Properties of Variance

Variance also has important properties:

Non-negativity: $Var(X) \ge 0$ . Variance is zero only if $X$ is a constant.
Constants: If $c$ is a constant, $Var(c) = 0$ .
Scaling and Shifting: For constants $a$ and $b$ , $Var(aX + b) = a^2 Var(X)$ . Note that adding a constant $b$ shifts the distribution but doesn't change its spread, so $b$ does not affect the variance.

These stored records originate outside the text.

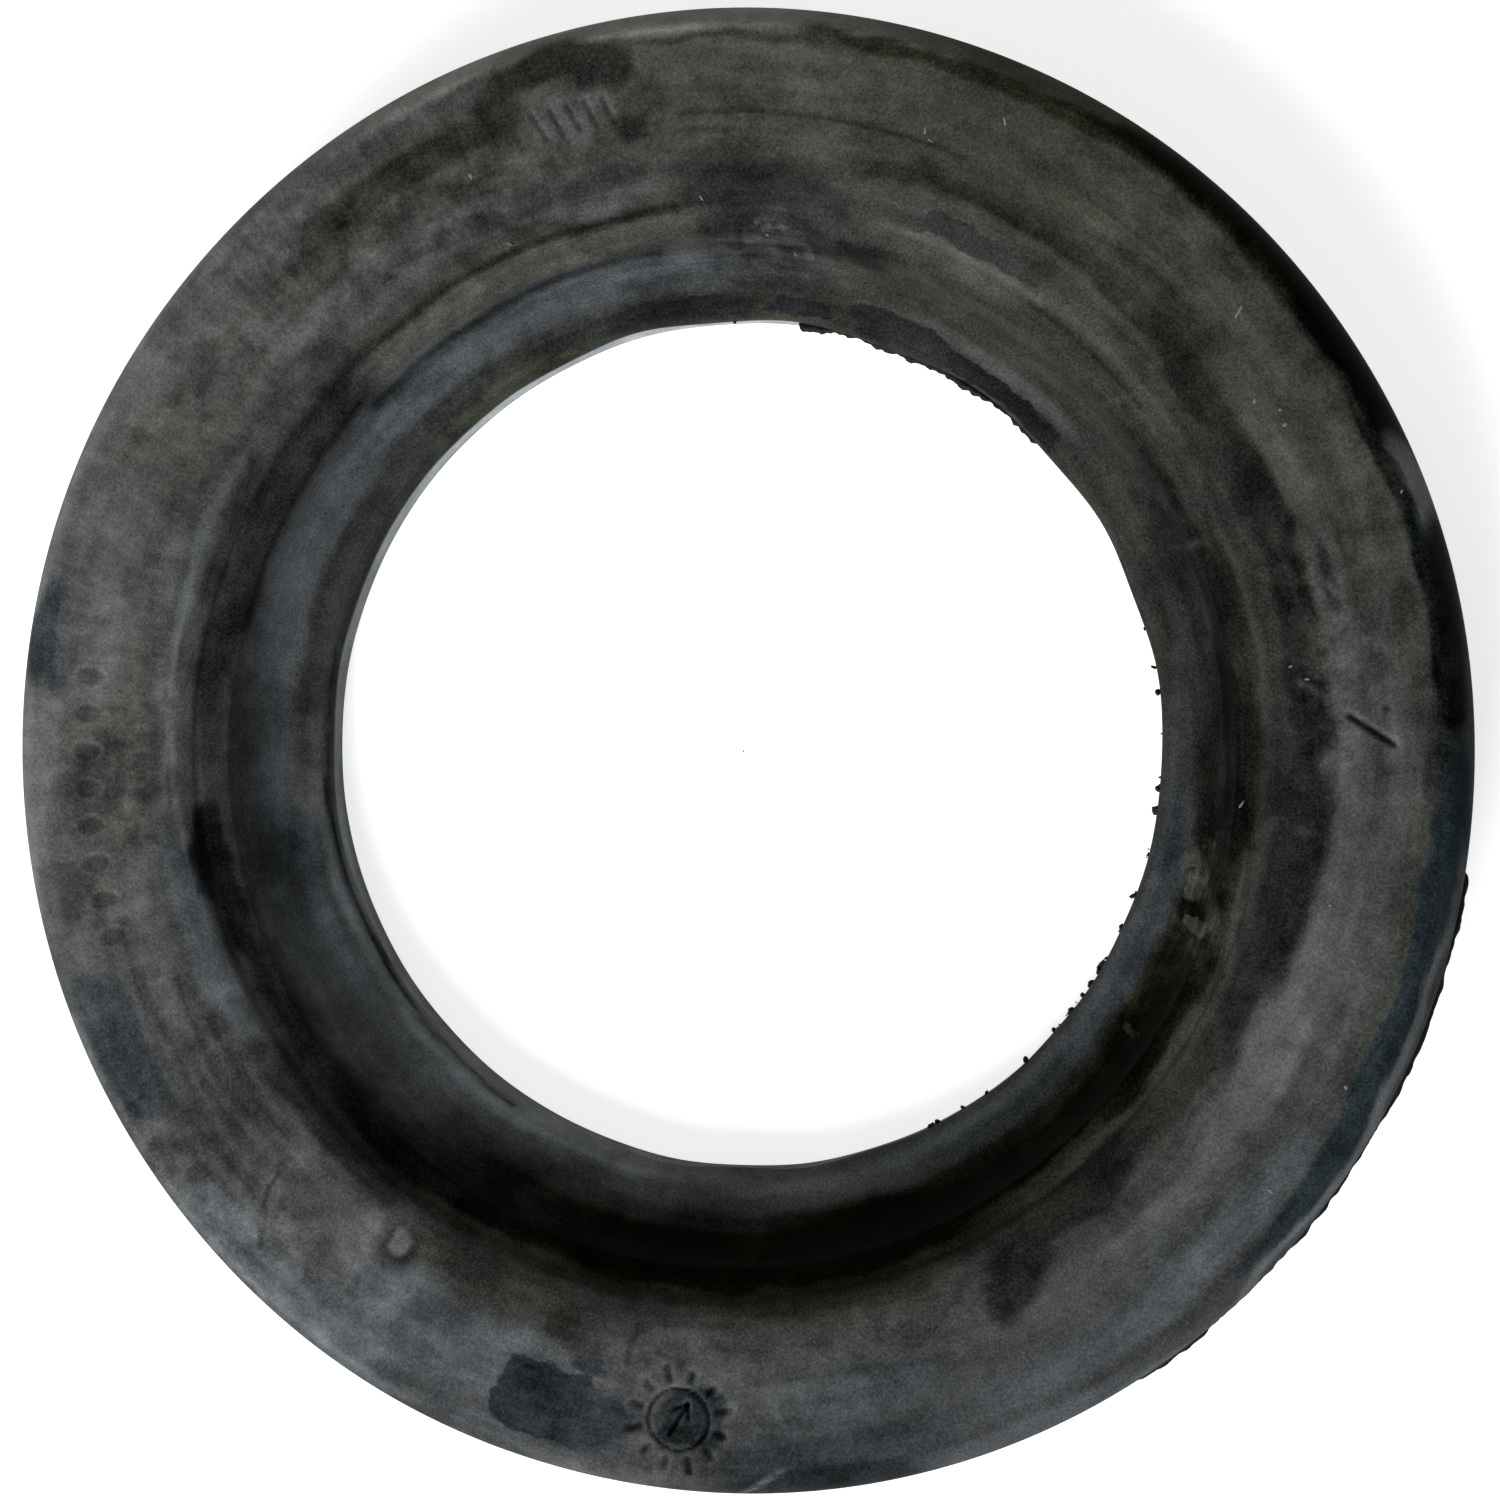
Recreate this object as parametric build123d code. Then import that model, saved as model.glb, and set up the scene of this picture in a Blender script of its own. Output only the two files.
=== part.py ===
# Coil spring insulator: a rubber ring, moulded in one piece, that sits between the end of a
# vehicle's coil spring and its seat. A flange carries the spring, and a collar below it
# locates the spring's end coil from inside. The top side is dished: from the flange a rounded
# brow, a fine step, a sloping shelf and a steep cove lead down to a thin lip round the bore.
#
# Frame: millimetres, Z is the ring's axis, Z = 0 is the collar's end face that it rests on.

import os
from math import acos, asin, cos, radians, sin, tan

from build123d import *

# Bore and lip
bore_diameter = 88.0  # clears the seat's centre post
bore_edge_radius = 2.8  # upper edge of the bore
lip_thickness = 5.7  # at the bore, before its edge is rounded
lip_width = 6.0  # from the bore to the foot of the cove
lip_angle = 17.0  # rise of the lip towards the cove, in degrees

# Dish, from the lip up to the flange
cove_height = 5.4
cove_width = 2.1
cove_radius = 6.0  # where the cove runs into the lip
shelf_width = 2.9
shelf_angle = 30.0  # in degrees
step_width = 0.3
step_height = 0.6
brow_radius = 6.0
brow_height = 1.25  # fall of the rounded brow from the flange's top to the step

# Collar, which the spring's end coil goes over
collar_wall = 5.4  # level, from the foot of the shelf to the collar's outside
lead_in_height = 5.0
lead_in_width = 4.0
root_bevel = 1.2  # 45 degrees, between the collar and the spring seat

# Flange
seat_width = 17.5  # from the collar to the flange's edge
flange_thickness = 5.6
shoulder_radius = 4.8  # rounds the flange's top down to its outer wall
shoulder_height = 4.1

# Radii of the section's corners
bore_radius = bore_diameter / 2
cove_foot_radius = bore_radius + lip_width
shelf_foot_radius = cove_foot_radius + cove_width
shelf_head_radius = shelf_foot_radius + shelf_width
step_head_radius = shelf_head_radius + step_width
brow_turn = acos(1 - brow_height / brow_radius)
brow_head_radius = step_head_radius + brow_radius * sin(brow_turn)
collar_radius = shelf_foot_radius + collar_wall
foot_radius = collar_radius - lead_in_width
flange_radius = collar_radius + seat_width
shoulder_turn = asin(shoulder_height / shoulder_radius)
shoulder_head_radius = flange_radius - shoulder_radius * (1 - cos(shoulder_turn))

# Heights of the section's corners
cove_foot_height = lip_thickness + lip_width * tan(radians(lip_angle))
shelf_foot_height = cove_foot_height + cove_height
shelf_head_height = shelf_foot_height + shelf_width * tan(radians(shelf_angle))
step_head_height = shelf_head_height + step_height
total_height = step_head_height + brow_height
seat_height = total_height - flange_thickness
wall_head_height = total_height - shoulder_height


def half_section() -> Face:
    """The ring's section on one side of its axis: filleted straight runs, the shoulder and the brow."""
    with BuildLine(Plane.XZ) as outline:
        # From the step's head inwards, down the dish, and out under the collar to the flange's edge
        FilletPolyline(
            (step_head_radius, step_head_height),
            (shelf_head_radius, shelf_head_height),
            (shelf_foot_radius, shelf_foot_height),
            (cove_foot_radius, cove_foot_height),
            (bore_radius, lip_thickness),
            (bore_radius, 0),
            (foot_radius, 0),
            (collar_radius, lead_in_height),
            (collar_radius, seat_height - root_bevel),
            (collar_radius + root_bevel, seat_height),
            (flange_radius, seat_height),
            (flange_radius, wall_head_height),
            radius=(0, 0, cove_radius, bore_edge_radius, 0, 0, 0, 0, 0, 0),
        )
        # The shoulder leaves the outer wall smoothly and meets the flange's top at an edge
        RadiusArc(
            (flange_radius, wall_head_height),
            (shoulder_head_radius, total_height),
            -shoulder_radius,
        )
        Line((shoulder_head_radius, total_height), (brow_head_radius, total_height))
        # The brow leaves the flange's top smoothly and is steepest at the step
        RadiusArc(
            (brow_head_radius, total_height),
            (step_head_radius, step_head_height),
            -brow_radius,
        )
    return make_face(outline.edges())


insulator_ring = revolve(half_section(), axis=Axis.Z)

print(f"outside diameter {2 * flange_radius:.2f}, bore {bore_diameter:.2f}, height {total_height:.3f}")
print(f"collar diameter {2 * collar_radius:.2f}, rests on a face {foot_radius - bore_radius:.2f} wide")

os.makedirs("parts", exist_ok=True)
export_step(insulator_ring, "parts/insulator_ring.step")
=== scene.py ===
import bpy
import numpy as np
from mathutils import Matrix, Vector


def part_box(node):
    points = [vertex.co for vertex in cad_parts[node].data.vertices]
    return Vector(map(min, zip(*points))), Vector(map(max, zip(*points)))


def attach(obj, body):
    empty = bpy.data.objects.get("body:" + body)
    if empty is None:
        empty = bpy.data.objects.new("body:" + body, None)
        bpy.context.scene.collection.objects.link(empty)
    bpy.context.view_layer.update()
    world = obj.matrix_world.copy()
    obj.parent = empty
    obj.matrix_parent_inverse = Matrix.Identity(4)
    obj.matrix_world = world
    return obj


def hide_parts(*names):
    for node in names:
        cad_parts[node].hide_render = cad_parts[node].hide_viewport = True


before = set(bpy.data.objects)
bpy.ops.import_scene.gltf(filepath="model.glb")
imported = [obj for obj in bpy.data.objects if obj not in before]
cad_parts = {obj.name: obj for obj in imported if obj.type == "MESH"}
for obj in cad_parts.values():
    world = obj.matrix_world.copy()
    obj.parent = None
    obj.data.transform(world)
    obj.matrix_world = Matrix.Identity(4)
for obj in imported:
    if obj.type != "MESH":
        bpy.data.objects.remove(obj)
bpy.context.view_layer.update()        # one body, "root", with the one node "insulator_ring"


# ---------------------------------------------------------------------------------------------
# The moulded ring. Black natural rubber, pressed and cured in one shot in a two-part mould: a
# flat flange that carries the spring, a collar below it that goes inside the spring, and a top
# that is dished down to a thin lip round the bore. Marks are sunk into the top of the flange.

MM = 0.001
ring_low, ring_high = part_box("insulator_ring")
outer_radius = ring_high.x
total_height = ring_high.z
bore_radius = 44.0 * MM
bore_edge = 2.8 * MM             # how far the bore's upper edge is rounded, as a radius
lip_thickness = 5.7 * MM
lip_foot = 50.0 * MM             # radius where the lip meets the cove
lip_rise = 6.0 * MM * np.tan(np.radians(17.0))
cove_fillet = 6.0 * MM
shelf_foot = 52.1 * MM
shelf_foot_height = lip_thickness + lip_rise + 5.4 * MM
shelf_head = 55.0 * MM
shelf_head_height = shelf_foot_height + 2.9 * MM * np.tan(np.radians(30.0))
step_head = 55.3 * MM
step_head_height = shelf_head_height + 0.6 * MM
brow_radius = 6.0 * MM
collar_radius = 57.5 * MM
foot_radius = 53.5 * MM
lead_in_height = 5.0 * MM
root_bevel = 1.2 * MM
flange_thickness = 5.6 * MM
shoulder_radius = 4.8 * MM
shoulder_height = 4.1 * MM
seat_height = total_height - flange_thickness
worn_edge = 0.35 * MM            # no edge of a moulding is quite sharp
bore_drift = 0.6 * MM            # how far the thin lip is drawn towards +Y


def straight(start, end, steps):
    """Points on the straight run from start to end, without its last point."""
    part = np.linspace(0.0, 1.0, steps, endpoint=False)[:, None]
    return np.array(start) + part * (np.array(end) - np.array(start))


def corner(before, at, after, radius, steps):
    """Points on the arc that rounds a corner: it touches both sides, and its centre lies on the
    line that halves the angle between them, at the radius over the sine of half that angle."""
    at = np.array(at)
    one = np.array(before) - at
    two = np.array(after) - at
    one, two = one / np.linalg.norm(one), two / np.linalg.norm(two)
    half = np.arccos(np.clip(one @ two, -1, 1)) / 2
    middle = (one + two) / np.linalg.norm(one + two)
    centre = at + middle * radius / np.sin(half)
    first = at + one * radius / np.tan(half) - centre
    last = at + two * radius / np.tan(half) - centre
    sweep = np.arccos(np.clip(first @ last / radius**2, -1, 1))
    turn = np.linspace(0.0, 1.0, steps)[:, None]
    blend = np.sin((1 - turn) * sweep) * first + np.sin(turn * sweep) * last
    return centre + blend / np.sin(sweep)


def arc(centre, radius, start, end, steps):
    """Points on an arc about a centre, between two angles in radians from the outward direction."""
    turn = np.linspace(start, end, steps)
    return np.stack([centre[0] + radius * np.cos(turn), centre[1] + radius * np.sin(turn)], axis=1)


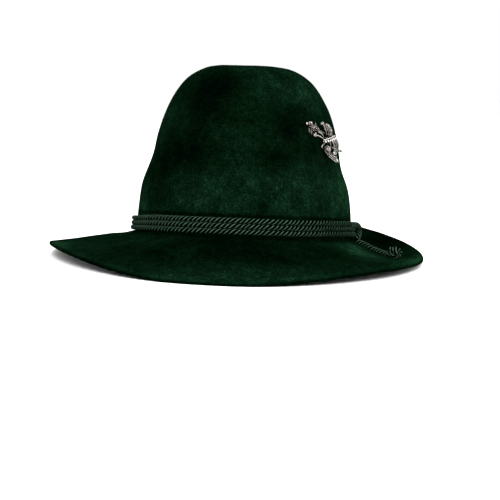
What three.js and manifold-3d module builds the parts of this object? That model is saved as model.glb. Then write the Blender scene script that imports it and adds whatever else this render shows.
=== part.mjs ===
// Alpine fedora in velour felt: one blocked felt body, a band of three turns of twisted cord whose
// end is wrapped round them, lies on the brim and ends in a knot, and a cast silver spray held by a
// post through the crown. Millimetres, +Z up. The front looks along -Y and the wearer's left is +X.
// The hat stands by itself on its brim, so it leans back a little. The origin is under its middle.
import * as THREE from "three";
import { mergeVertices } from "three/addons/utils/BufferGeometryUtils.js";
import Module from "manifold-3d";

const wasm = await Module();
wasm.setup();

// The felt, section by section from the middle of the crown's dent to the edge of the brim. Each
// section is a closed curve: its reach to the front and to the back, half its width to the wearer's
// left and right, how square it is (2 is an ellipse), its height at the front, the left, the right
// and the back, and how steeply it falls towards the front where it passes the left and the right.
// Heights are above the break, where the crown meets the brim.
const SECTION_COLUMNS = [
  "name", "front", "back", "halfLeft", "halfRight", "squareness",
  "zFront", "zLeft", "zRight", "zBack", "fallLeft", "fallRight",
];
const SECTIONS = [
  ["dentMiddle", 0, 0, 0, 0, 2.0, 112, 112, 112, 112, 0, 0],
  ["dentFloor", 22, 27, 9, 9, 2.0, 112, 112, 112, 112, 0, 0],
  ["dentWall", 42, 46, 19, 19, 2.0, 122, 122, 122, 122, 0, 0],
  ["rim", 57, 62, 31, 31, 2.1, 133, 135, 134, 134, 0, 0],
  ["shoulder", 72, 76, 49.5, 49.5, 2.15, 125, 126.5, 125.7, 124, 0, 0],
  ["upper", 83, 86, 62.8, 62.8, 2.15, 106, 107, 106.5, 105, 0, 0],
  ["middle", 91, 93, 71.4, 71.4, 2.1, 82, 82, 82, 82, 0, 0],
  ["waist", 96, 97, 76.1, 76.1, 2.1, 60, 60, 60, 60, 0, 0],
  ["swell", 100, 100, 83, 83, 2.1, 40, 40, 40, 40, 0, 0],
  ["drum", 102, 102, 85.7, 85.7, 2.1, 20, 20, 20, 20, 0, 0],
  ["band", 103, 103, 86.4, 86.4, 2.1, 5, 5, 5, 5, 0, 0],
  ["fillet", 106, 106, 89, 89, 2.1, -1, -1.2, -1, -1, 0, 0],
  ["brimRoot", 113, 113, 96, 96, 2.1, -5, -4.5, -4, -2.5, 0, 0],
  ["brimInner", 127, 127, 112, 112, 2.05, -13, -10, -8.5, -3.5, 1, 1],
  ["brimMiddle", 142, 141, 128, 130, 2.05, -22, -13, -10.8, 1, 2, 0],
  ["brimOuter", 154, 154, 139, 146, 2.0, -29.5, -12.3, -9.1, 10, 5, 5],
  ["edge", 160, 160, 145.6, 157.2, 2.0, -33.9, -12.2, -10.7, 23.2, 15, 0],
].map((row) => Object.fromEntries(SECTION_COLUMNS.map((column, i) => [column, row[i]])));
const RIM = SECTIONS.findIndex((section) => section.name === "rim");
const DRUM = SECTIONS.findIndex((section) => section.name === "drum");
const FILLET = SECTIONS.findIndex((section) => section.name === "fillet");
const EDGE = SECTIONS.length - 1;

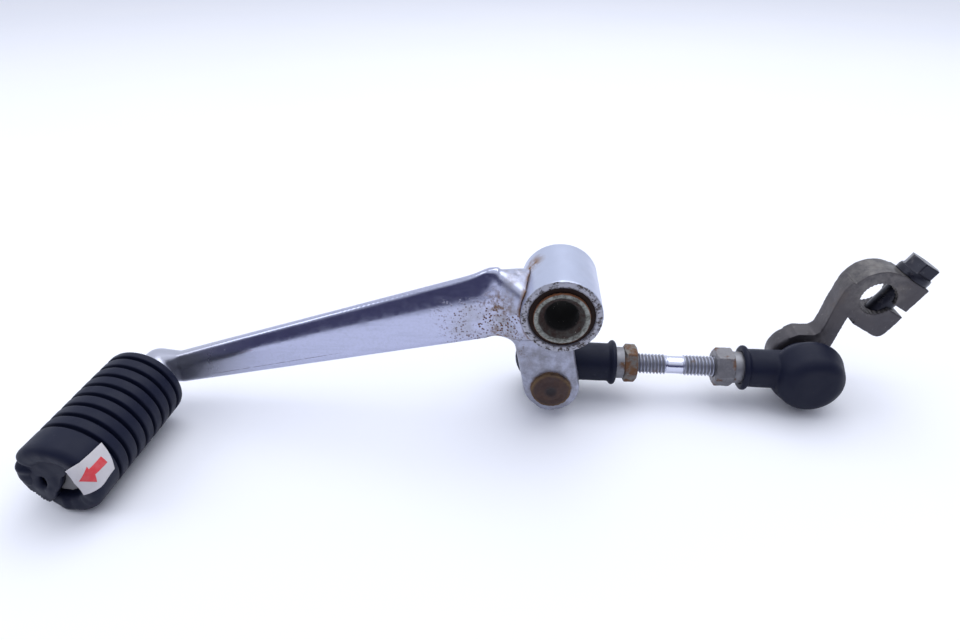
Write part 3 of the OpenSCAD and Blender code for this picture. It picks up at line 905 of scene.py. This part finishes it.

Scaling by $a$ scales the variance by $a^2$ .
Sum of Independent Random Variables: If $X$ and $Y$ are independent random variables, then $Var(X + Y) = Var(X) + Var(Y)$ . If they are not independent, the formula involves covariance, a concept we might touch upon later.

Understanding expected value and variance is fundamental. They provide concise summaries of a probability distribution's central tendency and dispersion, forming the basis for many concepts in statistics and machine learning, from evaluating estimators to understanding uncertainty in predictions. In later sections, we'll see how Python libraries like NumPy and SciPy make calculating these values straightforward for various distributions.